Anchor had four new offers to consider at the end of May; each was higher than what Washington Federal had agreed to pay.

The highest bid valued Anchor at $74.5 million, with an even split between cash and stock. An all-cash offer came in at $72.8 million. FS Bancorp offered $71 million, with 60% of the consideration involving stock. The fourth bank wanted to pay $64.7 million.

The banks were asked to revise and resubmit their offers by June 25. One bank walked away.

FS Bancorp’s $77.2 million offer was the second-highest, trailing the top bid by only 3%. FS Bancorp still offered 60% stock, while the consideration for the higher offer was evenly divided. The final bidder came in at $74.8 million in cash.

Anchor decided that FS Bancorp’s proposal “provided the best value,” the filing said. The board noted that FS Bancorp had “superior earnings and share performance” and, unlike the other contender, paid a dividend and did not require shareholder approval to complete the acquisition.
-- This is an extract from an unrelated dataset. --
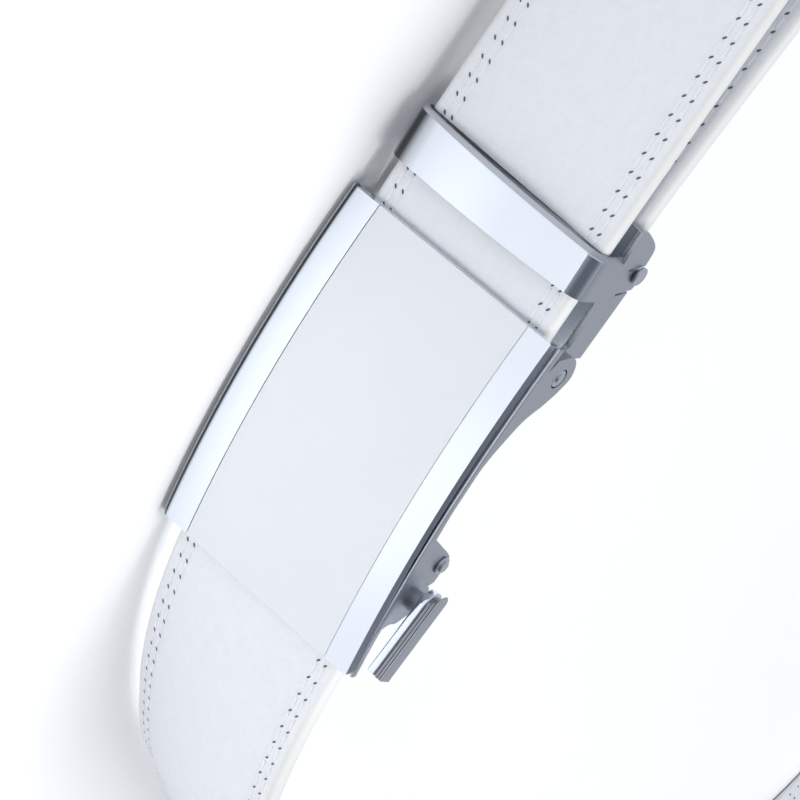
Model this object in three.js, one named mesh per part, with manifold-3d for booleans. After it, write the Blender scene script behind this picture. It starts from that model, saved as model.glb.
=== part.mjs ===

FS Bancorp reported to Anchor on June 29 that a discussion with its regulators indicated that there were no roadblocks to getting approval. Anchor informed Washington Federal in early July that it was moving forward with another deal.

Directors at Anchor and FS Bancorp approved their merger on July 17. That deal, along with the termination of Anchor’s proposed sale to Washington Federal, was announced later that day.

FS Bancorp said in the July press release that buying Anchor will allow it to enter several counties in western Washington. FS Bancorp said it expects the acquisition to be accretive to its 2019 earnings per share, excluding $7.3 million in merger-related expenses.

FS Bancorp plans to cut about a third of Anchor’s noninterest expenses. The deal is expected to close early next year.

“We are disappointed we will not be able to consummate the transaction with Washington Federal, but wish to thank the board … and management of Washington Federal for their professionalism as we have worked through this process,” Shaw said in the release.